As a BBC report mentioned, “under new UK government policy, any current or former locally employed staff who are assessed to be under serious threat to life will be offered priority relocation to the UK.”
Pakistan, on the other hand, is already fortifying its thousands of kilometers-long border with Afghanistan in an effort to prevent a massive influx of Afghan civil war refugees into its territory.
Given the extremely volatile nature of Islamabad’s relations with Kabul and the fact that the Afghan Taliban is known to be unhappy over the prospect of Pakistan rejoining a military alliance with the US, Islamabad will have only a marginal role in mediating between Afghanistan’s various warring groups.

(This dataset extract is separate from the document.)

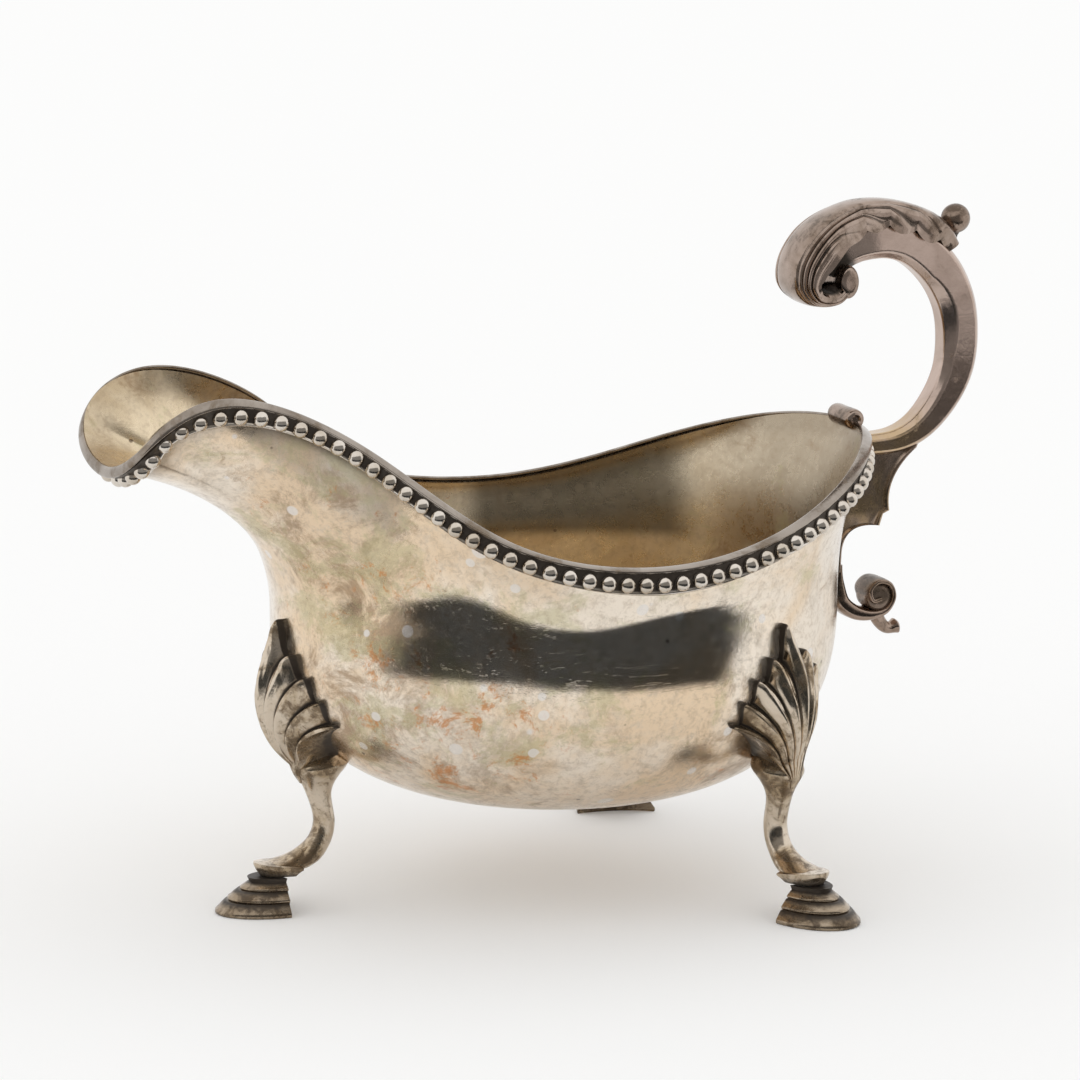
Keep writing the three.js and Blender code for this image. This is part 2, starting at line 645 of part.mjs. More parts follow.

For Russia and China, a wider civil war in Afghanistan could destabilize their Eurasian Economic Union and Belt and Road Initiative projects, respectively. That’s because the influx of thousands of refugees into Central Asia means that various militant and jihadi groups could spread out and establish bases in their wake.
These include both the East Turkestan Islamic Movement, a militant Uighur group opposed to China’s persecution of the ethnic minority group in Xinjiang, and ISIS, known as the IS-K in Afghanistan, a sworn enemy of Russia in other theaters. Al-Qaeda also lingers in the shadows.
As Russian President Vladimir Putin recently remarked, “The peaceful development of Afghanistan is of key importance for security and stability in Central and South Asia. Russia will continue to assist in forming an independent, economically independent Afghan state, free from terrorism.”
But as US-NATO troops withdraw and local militant groups prepare for new armed conflict, it’s just as likely that Afghanistan resumes its past role as a hotbed of Islamic militarism, terrorism and instability in Central Asia and beyond.